La mère quant à elle doit se rendre à l'hôpital, moment où Slimane réalise qu'ils se sont fortement éloignés, que ses fils la connaissent à peine, et qu'il aimerait se rapprocher d'elle. Les relations entre frères et sœurs ne sont pas au beau fixe, Slimane étant vu comme le Bocuse, bien français s'étant inséré dans la société française et a réussi, tandis que les autres se battent avec leurs démons. Slimane rend régulièrement visite à sa mère, lui prépare à manger, subit les remarques de sa mère avant que celle-ci ne s'adoucisse. Il parle de sa mère à ses enfants, tous deux surpris d'entendre parler de cette femme dont leur père leur parle à peine, ainsi qu'à Leila, s'adoucissant devant l'affection soudaine de son ex-mari envers sa mère.
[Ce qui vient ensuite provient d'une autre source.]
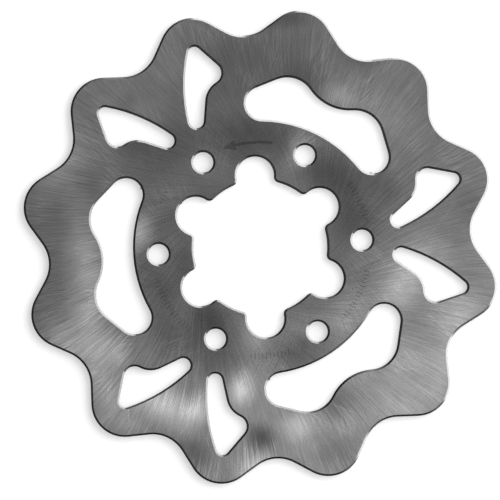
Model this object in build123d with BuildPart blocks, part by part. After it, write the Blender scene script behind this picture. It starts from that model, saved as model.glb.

Le récit est bourré de phrases drôles, d'humour, la difficulté de trouver sa place en tant que kabyle, musulman et français est le thème le plus présent dans le récit. Parler le kabyle, se marier avec une kabyle, faire la prière cinq fois par jour, comme le fait la mère de la famille, respecter les traditions... On reproche à Slimane et à ses fils d'être trop français appelant la matriarche grand-mère, mot selon leur famille plutôt utilisé par les blancs, que Slimane parle à peine le kabyle, préférant parler espagnol à ses frères et sœurs, leur mère ne le comprenant pas, leur permettant de dire tout ce qu'ils souhaitent.
Les frères de Slimane voulant que leur mère fasse un pèlerinage à la Mecque avant de mourir, tandis que celle-ci préfère voir la grande mosquée bleue d'Istanbul accompagnée de Hafida, rencontrée à l'hôpital, coiffeuse de formation, ayant changé totalement la coupe de cheveux de la matriarche, femme dont se méfient les deux frères de Slimane, tandis que ses sœurs sont excitées par ce voyage à venir où elles accompagneront leur mère. Slimane est dans l'entre deux, heureux de voir sa mère enfin heureuse, et gentille avec ses enfants, et aussi en retrait par rapport à sa soudaine métamorphose. Celle-ci se met à danser à l'hôpital, devient la mascotte du lieu, sympathique avec tout le monde, change de coupe de cheveux, elle vit enfin une vraie vie, que la vie ne lui avait pas donné le droit de vivre du vivant de son mari.
Une lecture assez addictive de par la plume unique, drôle, mêlant mal-être, difficulté de trouver sa place, vrais sujets de société mais traités d'une façon décalée, ce qui rend le récit vraiment génial à lire. Je n'ai jamais trouvé ce genre d'écriture ailleurs, surtout pour un roman traitant de questions d'identité, de relations familiales, filiales, amoureuses... Difficile de montrer par écrit à quel point le récit était bourré d'humour, et absolument décalé, je vous conseille donc vivement de le découvrir par vous-mêmes.